Quali risultati si ottennero, invece? «Fallirono tutti i tentativi di arrivare a un accordo bilaterale. E vi fu una strumentalizzazione da parte del Partito del Congresso nei nostri confronti. Il consenso verso il loro governo era incerto nel Kerala. Così siamo caduti in una situazione senza una linea e un senso di dignità».

Allora come si arrivò all’arbitrato? «Perché ormai la situazione era divenuta insostenibile, dopo le pronunce dell’Unione europea, ai tempi dell’alta Rappresentante per la Politica estera Catherine Ashton. Gli indiani si erano spinti perfino a negare la libertà di movimento all’ambasciatore Daniele Mancini, impedendogli di partire da New Delhi, un atteggiamento senza precedenti nella storia della diplomazia».

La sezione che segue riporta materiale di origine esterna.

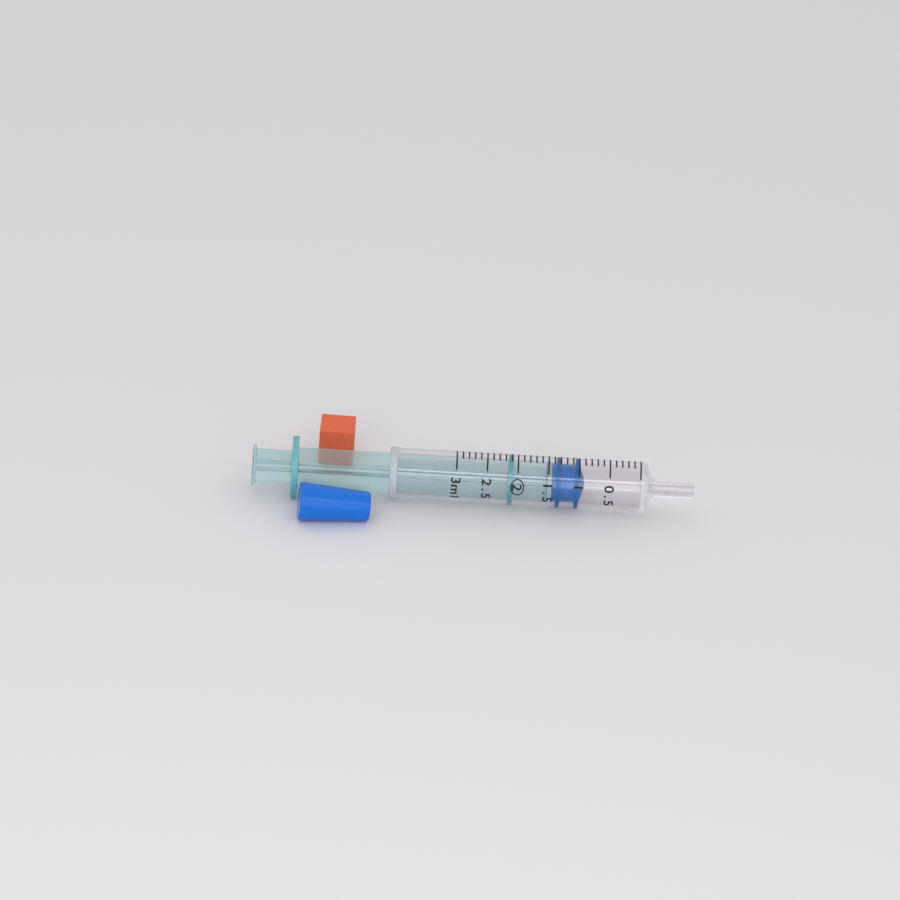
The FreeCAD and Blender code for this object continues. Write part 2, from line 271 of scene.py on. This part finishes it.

E ora, su quali basi deciderà la corte dell’Aja? «Innanzitutto occorrerà considerare che la Enrica Lexie era stata costretta a tornare nelle acque territoriali indiane con la forza, sotto la minaccia degli elicotteri e delle navi militari. Inoltre la documentazione prodotta dagli stessi legali del governo di Delhi ha evidenziato chiaramente che la perizia balistica era stata fatta su pallottole diverse da quelle in dotazione ai nostri militari, che il luogo dell’incidente era 30-40 miglia fuori dall’area in cui si sosteneva che fosse avvenuto».